Reducing childhood obesity – a first for the UK 

Leeds has become the first city in the UK to see levels of childhood obesity fall, particularly in more deprived areas. It has achieved this by taking approaches that our research has suggested have worked in other countries, including: 

  • The importance of the early years, rather than waiting till children have started school.
  • Training staff working with pre-school children (like health visitors and children’s centre workers) so they can promote health eating.
  • Working closely with parents on a sustained basis (in Leeds through the Henry programme, which includes all aspects of family life, including parenting, family relationships, emotional wellbeing, family routines, nutrition and physical activity).  

The Henry programme helps parents develop the ability to set and maintain boundaries that matter for their children's health, including what, when and how their children eat, how active they are and how much time they spend in front of screens. 

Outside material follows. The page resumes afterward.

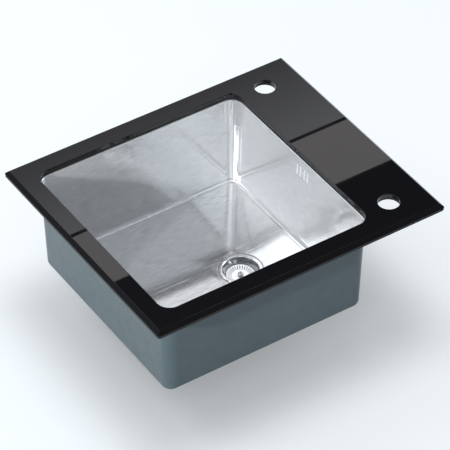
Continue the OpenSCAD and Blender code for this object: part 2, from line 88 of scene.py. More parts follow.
# %% [markdown]
# ## The camera
# The photograph looks down at the sink from the front left, at about 41 degrees, from so far off
# that parallel edges nearly stay parallel: a long lens, five metres away. The place was found by
# matching the corners of the glass, the tap holes and the drain, so it is written as a point and
# three directions.

# %% Camera
def new_object(name, data):
    made = bpy.data.objects.new(name, data)
    scene.collection.objects.link(made)
    return made


camera = new_object("camera", bpy.data.cameras.new("camera"))
camera.data.sensor_width = 36
camera.data.lens = 243.42
camera.data.clip_start, camera.data.clip_end = 0.1, 60
to_right = Vector((0.83273, -0.55368, 0))
to_top = Vector((0.36616, 0.55069, 0.75011))
to_back = Vector((-0.41532, -0.62464, 0.66131))
turn = Matrix((to_right, to_top, to_back)).transposed()
camera.matrix_world = Matrix.Translation((-2.25891, -3.40296, 3.52573)) @ turn.to_4x4()
scene.camera = camera
print("camera", round(camera.location.length, 2), "m away")

# %% [markdown]
# ## Floor and studio light
# Black glass and steel have hardly any colour of their own: they show what they mirror. The glass
# mirrors one small patch of the studio, up and behind the sink to the right. So the room is a plain
# pale dome, and that patch holds two soft panels with a narrow gap between them and a dark screen in
# front: the grey fields, the thin dark line and the black front of the glass. The panels are stage,
# and only mirrors see them, so no view looks at their backs.

# %% Floor
def stage_plane(name, corners):
    mesh = bpy.data.meshes.new(name)
    mesh.from_pydata(corners, [], [(0, 1, 2, 3)])
    plane = new_object(name, mesh)
    return plane


def level_corners(x_from, x_to, y_from, y_to, z):
    return [(x_from, y_from, z), (x_to, y_from, z), (x_to, y_to, z), (x_from, y_to, z)]


FLOOR_HALF = 9
floor_z = cad_box[0].z - 0.0005
floor = stage_plane("studio_floor", level_corners(-FLOOR_HALF, FLOOR_HALF, -FLOOR_HALF, FLOOR_HALF, floor_z))
print("floor at", round(floor_z, 4))

# %% Finish of the floor, and the room's own light
def feed(node, inputs):
    """A value that is a socket is linked to the node's input, any other is set."""
    for key, value in inputs.items():
        if isinstance(value, bpy.types.NodeSocket):
            node.id_data.links.new(value, node.inputs[key])
        else:
            node.inputs[key].default_value = value


def add_node(tree, kind, inputs=None, **settings):
    """Adds a node with those inputs and settings, and returns its outputs."""
    node = tree.nodes.new(kind)
    for key, value in settings.items():
        setattr(node, key, value)
    feed(node, inputs or {})
    return node.outputs


def shader_of(made):
    return made.node_tree.nodes["Principled BSDF"]


def finish(name, colour, roughness, metallic=0.0, specular=0.5):
    made = bpy.data.materials.new(name)
    made.use_nodes = True
    feed(shader_of(made), {"Base Color": (*colour, 1), "Roughness": roughness, "Metallic": metallic,
                           "Specular IOR Level": specular})
    return made


pale_floor = finish("pale_floor", (0.80, 0.82, 0.83), 0.9, specular=0.1)
feed(shader_of(pale_floor), {"Emission Color": (0.97, 0.99, 1.0, 1), "Emission Strength": 0.22})
floor.data.materials.append(pale_floor)

world = bpy.data.worlds.new("studio")
world.use_nodes = True
scene.world = world
feed(world.node_tree.nodes["Background"], {"Color": (0.90, 0.95, 1.0, 1), "Strength": 0.50})
scene.view_settings.view_transform = "Standard"
print("room light:", world.node_tree.nodes["Background"].inputs["Strength"].default_value)

# %% Lamps
def soft_lamp(name, place, aim, size, power, colour):
    data = bpy.data.lights.new(name, "AREA")
    data.shape = "RECTANGLE"
    data.size, data.size_y = size
    data.energy = power
    data.color = colour
    lamp = new_object(name, data)
    lamp.location = place
    lamp.rotation_euler = (Vector(aim) - Vector(place)).to_track_quat("-Z", "Y").to_euler()
    lamp.visible_camera = False
    return lamp


BOWL_AT, DAYLIGHT = (-0.05, 0, -0.1), (0.96, 0.98, 1.0)
key = soft_lamp("key_left", (-3.75, -1.25, 1.9), BOWL_AT, (0.25, 0.25), 340, (1.0, 0.99, 0.97))
soft_lamp("soft_back_left", (-1.45, 1.9, 2.05), BOWL_AT, (1.7, 1.5), 18, DAYLIGHT)
soft_lamp("soft_front_left", (-1.3, -1.9, 2.0), BOWL_AT, (1.4, 1.4), 5, DAYLIGHT)
top = soft_lamp("top_soft", (0.1, 0.1, 3.4), (0, 0, 0), (1.6, 1.6), 55, DAYLIGHT)
top.visible_glossy = False
not_by_key = bpy.data.collections.new("not lit by the key")
not_by_key.objects.link(floor)
not_by_key.collection_objects[0].light_linking.link_state = "EXCLUDE"
key.light_linking.receiver_collection = not_by_key

# %% Panels and dark screen that the glass mirrors
PANEL_H, PANEL_HALF, FADE_FRONT, FADE_BACK = 1.5, 0.45, 0.04, 0.24
GLASS_TOP = 0.014


def mirrored(x, y):
    """The point at the panels' height which the camera sees in the glass at (x, y)."""
    eye = camera.location
    grow = (eye.z - GLASS_TOP + PANEL_H) / (eye.z - GLASS_TOP)
    return eye.x + (x - eye.x) * grow, eye.y + (y - eye.y) * grow, GLASS_TOP + PANEL_H


def glow(name, colour, strength_front, strength_back):
    """Light that fades along Y over the panel it is on."""
    made = bpy.data.materials.new(name)
    made.use_nodes = True
    tree = made.node_tree
    tree.nodes.clear()
    split = add_node(tree, "ShaderNodeSeparateXYZ", {0: add_node(tree, "ShaderNodeTexCoord")["Object"]})
    ends = mirrored(0, FADE_FRONT)[1], mirrored(0, FADE_BACK)[1]
    fade = add_node(tree, "ShaderNodeMapRange",
                    {"Value": split["Y"], "From Min": ends[0], "From Max": ends[1],
                     "To Min": strength_front, "To Max": strength_back})
    light = add_node(tree, "ShaderNodeEmission", {"Color": (*colour, 1), "Strength": fade["Result"]})
    add_node(tree, "ShaderNodeOutputMaterial", {"Surface": light[0]})
    return made


def for_mirrors(name, corners, made):
    """A stage plane that only reflections see."""
    plane = stage_plane(name, corners)
    plane.data.materials.append(made)
    plane.visible_camera = plane.visible_shadow = plane.visible_diffuse = False


def panel(name, y_from, y_to, made):
    """A panel that the camera sees in the glass between those two places."""
    a, b = mirrored(-PANEL_HALF, y_from), mirrored(PANEL_HALF, y_to)
    for_mirrors(name, level_corners(a[0], b[0], a[1], b[1], a[2]), made)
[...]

Henry encourages authoritative parenting, where parents make clear they are in charge while providing their children with an element of choice. For example, instead of being asked what vegetable they want with dinner, children might be asked whether they would like carrots or broccoli. Instead of being told to go to bed, they are asked where they want to read their bedtime story.

We hope more cities will follow the example set by Leeds (and the successful examples of programmes in France, the Netherlands, Australia and Denmark) - and that the government will actively support such initiatives.

Preventing childhood obesity - what we can learn from other countries

If powerful forces are fuelling obesity then we need powerful forces to push back. This was one of the messages from our Director, Michael Baber, in his talk at Food Matters Live  at the Excel Centre in London on November 22nd.

He explained how 'whole systems' approaches in four different countries had succeeded in reducing levels of childhood obesity. For example they assembled a powerful coalition of stakeholders and applied a range of approaches, including social marketing and linking prevention and healthcare (something we're not very good at yet in the UK).

The four examples Michael focused on were:

  • Romp & Chomp - a 4 year pilot project with 12,000 children in the Australian city of Geelong.
  • EPODE (Ensemble Prevenons l'Obesite Des Enfants) - which originated in France but is now being applied in parts of Belgium, Spain, Greece, Australia and Mexico.
  • JOGG (Jongeren op Gezond Gewicht) - building on the EPODE model this is now in place in over a hundred towns and cities in the Netherlands, with probably the best known example being in Amsterdam, whose success in reducing childhood obesity has generated significant media coverage.
  • TCOCT (The Children's Obesity Clinic Treatment Protocol) - a hospital-based approach, which originated in the Danish town of Holbaek, and has achieved success, in part by giving parents practical suggestions to help their children manage obesogenic environments.

Michael also explained the potential of Elected Mayors to make progress here in the UK, if the government were to make a Tackling Obesity Fund available, and the potential to use social marketing to influence the behaviour of food and drink companies, not just consumers.